# [EXERCISE]
Print out each entry below exactly, please.

★ ★ ★ ★ ★ ★ ★

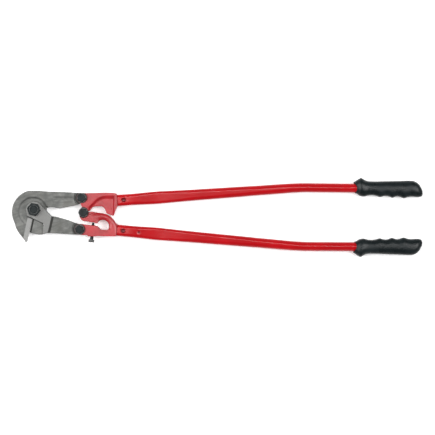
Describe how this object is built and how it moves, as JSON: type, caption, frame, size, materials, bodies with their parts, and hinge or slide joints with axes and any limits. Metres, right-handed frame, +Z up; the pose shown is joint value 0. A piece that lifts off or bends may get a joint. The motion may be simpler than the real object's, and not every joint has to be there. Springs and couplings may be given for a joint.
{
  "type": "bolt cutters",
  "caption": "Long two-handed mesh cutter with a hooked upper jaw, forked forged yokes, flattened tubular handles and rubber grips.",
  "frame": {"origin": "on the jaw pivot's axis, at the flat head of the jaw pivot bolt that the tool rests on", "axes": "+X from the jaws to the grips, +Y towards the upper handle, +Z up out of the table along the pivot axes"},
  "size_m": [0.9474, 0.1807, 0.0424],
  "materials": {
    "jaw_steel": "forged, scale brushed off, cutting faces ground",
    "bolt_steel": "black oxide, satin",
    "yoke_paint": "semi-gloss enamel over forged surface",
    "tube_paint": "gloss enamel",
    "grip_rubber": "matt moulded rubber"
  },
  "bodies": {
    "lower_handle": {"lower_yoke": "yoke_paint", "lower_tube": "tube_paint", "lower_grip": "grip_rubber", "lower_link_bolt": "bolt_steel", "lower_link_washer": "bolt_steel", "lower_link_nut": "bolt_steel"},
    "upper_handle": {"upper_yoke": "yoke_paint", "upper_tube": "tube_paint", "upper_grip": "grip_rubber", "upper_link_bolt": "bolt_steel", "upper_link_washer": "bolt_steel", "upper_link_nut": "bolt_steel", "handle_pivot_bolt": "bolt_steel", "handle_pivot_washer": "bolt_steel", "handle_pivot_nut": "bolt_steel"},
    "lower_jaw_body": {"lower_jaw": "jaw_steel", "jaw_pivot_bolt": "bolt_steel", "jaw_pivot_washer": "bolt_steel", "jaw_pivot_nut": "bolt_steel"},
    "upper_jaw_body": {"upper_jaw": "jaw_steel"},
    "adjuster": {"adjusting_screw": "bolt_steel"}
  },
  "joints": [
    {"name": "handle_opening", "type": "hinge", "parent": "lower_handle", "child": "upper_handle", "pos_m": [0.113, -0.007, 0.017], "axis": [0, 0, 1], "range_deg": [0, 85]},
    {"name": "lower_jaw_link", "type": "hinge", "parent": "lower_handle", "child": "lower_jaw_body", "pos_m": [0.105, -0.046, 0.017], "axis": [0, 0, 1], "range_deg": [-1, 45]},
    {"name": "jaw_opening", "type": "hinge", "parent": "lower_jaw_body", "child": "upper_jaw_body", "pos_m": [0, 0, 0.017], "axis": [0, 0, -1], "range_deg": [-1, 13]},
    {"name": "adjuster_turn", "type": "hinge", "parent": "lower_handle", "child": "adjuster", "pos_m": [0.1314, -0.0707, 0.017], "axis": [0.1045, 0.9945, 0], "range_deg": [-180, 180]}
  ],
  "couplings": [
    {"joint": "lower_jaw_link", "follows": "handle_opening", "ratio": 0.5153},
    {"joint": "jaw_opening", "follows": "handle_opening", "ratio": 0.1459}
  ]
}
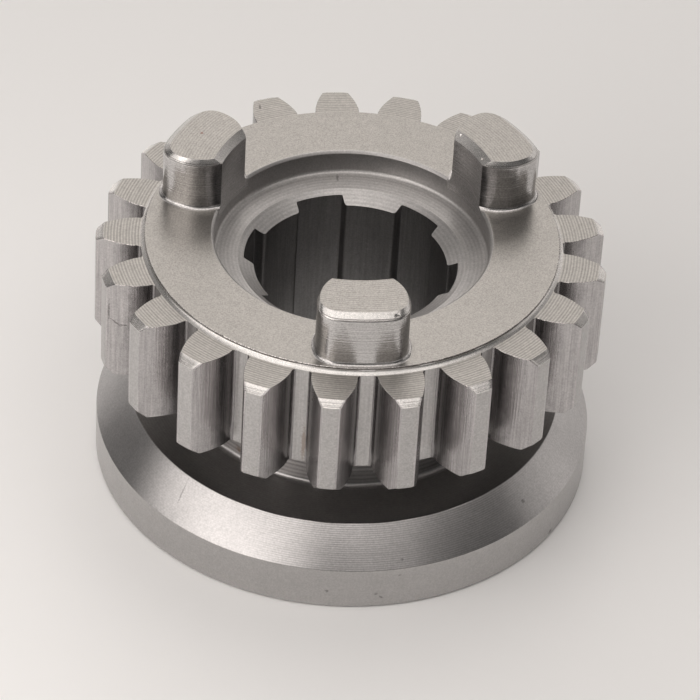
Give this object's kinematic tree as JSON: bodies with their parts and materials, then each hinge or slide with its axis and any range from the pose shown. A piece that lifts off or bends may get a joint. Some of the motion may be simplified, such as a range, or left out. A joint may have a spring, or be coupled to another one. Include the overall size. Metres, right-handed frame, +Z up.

★ ★ ★ ★ ★ ★ ★

# [ANSWER TO THE EXERCISE]
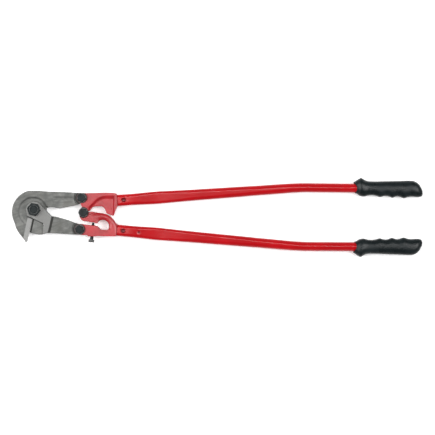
Describe how this object is built and how it moves, as JSON: type, caption, frame, size, materials, bodies with their parts, and hinge or slide joints with axes and any limits. Metres, right-handed frame, +Z up; the pose shown is joint value 0. A piece that lifts off or bends may get a joint. The motion may be simpler than the real object's, and not every joint has to be there. Springs and couplings may be given for a joint.
{
  "type": "bolt cutters",
  "caption": "Long two-handed mesh cutter with a hooked upper jaw, forked forged yokes, flattened tubular handles and rubber grips.",
  "frame": {"origin": "on the jaw pivot's axis, at the flat head of the jaw pivot bolt that the tool rests on", "axes": "+X from the jaws to the grips, +Y towards the upper handle, +Z up out of the table along the pivot axes"},
  "size_m": [0.9474, 0.1807, 0.0424],
  "materials": {
    "jaw_steel": "forged, scale brushed off, cutting faces ground",
    "bolt_steel": "black oxide, satin",
    "yoke_paint": "semi-gloss enamel over forged surface",
    "tube_paint": "gloss enamel",
    "grip_rubber": "matt moulded rubber"
  },
  "bodies": {
    "lower_handle": {"lower_yoke": "yoke_paint", "lower_tube": "tube_paint", "lower_grip": "grip_rubber", "lower_link_bolt": "bolt_steel", "lower_link_washer": "bolt_steel", "lower_link_nut": "bolt_steel"},
    "upper_handle": {"upper_yoke": "yoke_paint", "upper_tube": "tube_paint", "upper_grip": "grip_rubber", "upper_link_bolt": "bolt_steel", "upper_link_washer": "bolt_steel", "upper_link_nut": "bolt_steel", "handle_pivot_bolt": "bolt_steel", "handle_pivot_washer": "bolt_steel", "handle_pivot_nut": "bolt_steel"},
    "lower_jaw_body": {"lower_jaw": "jaw_steel", "jaw_pivot_bolt": "bolt_steel", "jaw_pivot_washer": "bolt_steel", "jaw_pivot_nut": "bolt_steel"},
    "upper_jaw_body": {"upper_jaw": "jaw_steel"},
    "adjuster": {"adjusting_screw": "bolt_steel"}
  },
  "joints": [
    {"name": "handle_opening", "type": "hinge", "parent": "lower_handle", "child": "upper_handle", "pos_m": [0.113, -0.007, 0.017], "axis": [0, 0, 1], "range_deg": [0, 85]},
    {"name": "lower_jaw_link", "type": "hinge", "parent": "lower_handle", "child": "lower_jaw_body", "pos_m": [0.105, -0.046, 0.017], "axis": [0, 0, 1], "range_deg": [-1, 45]},
    {"name": "jaw_opening", "type": "hinge", "parent": "lower_jaw_body", "child": "upper_jaw_body", "pos_m": [0, 0, 0.017], "axis": [0, 0, -1], "range_deg": [-1, 13]},
    {"name": "adjuster_turn", "type": "hinge", "parent": "lower_handle", "child": "adjuster", "pos_m": [0.1314, -0.0707, 0.017], "axis": [0.1045, 0.9945, 0], "range_deg": [-180, 180]}
  ],
  "couplings": [
    {"joint": "lower_jaw_link", "follows": "handle_opening", "ratio": 0.5153},
    {"joint": "jaw_opening", "follows": "handle_opening", "ratio": 0.1459}
  ]
}
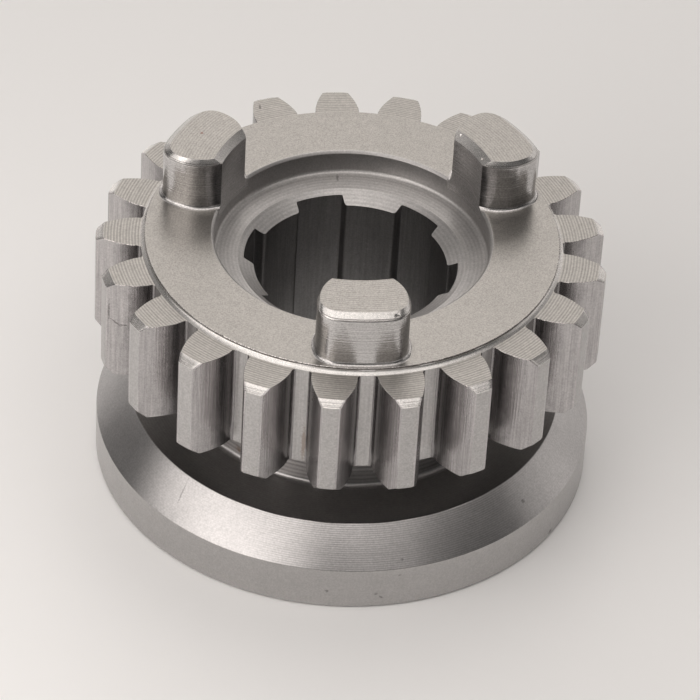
Give this object's kinematic tree as JSON: bodies with their parts and materials, then each hinge or slide with its axis and any range from the pose shown. A piece that lifts off or bends may get a joint. Some of the motion may be simplified, such as a range, or left out. A joint may have a spring, or be coupled to another one. Include the overall size. Metres, right-handed frame, +Z up.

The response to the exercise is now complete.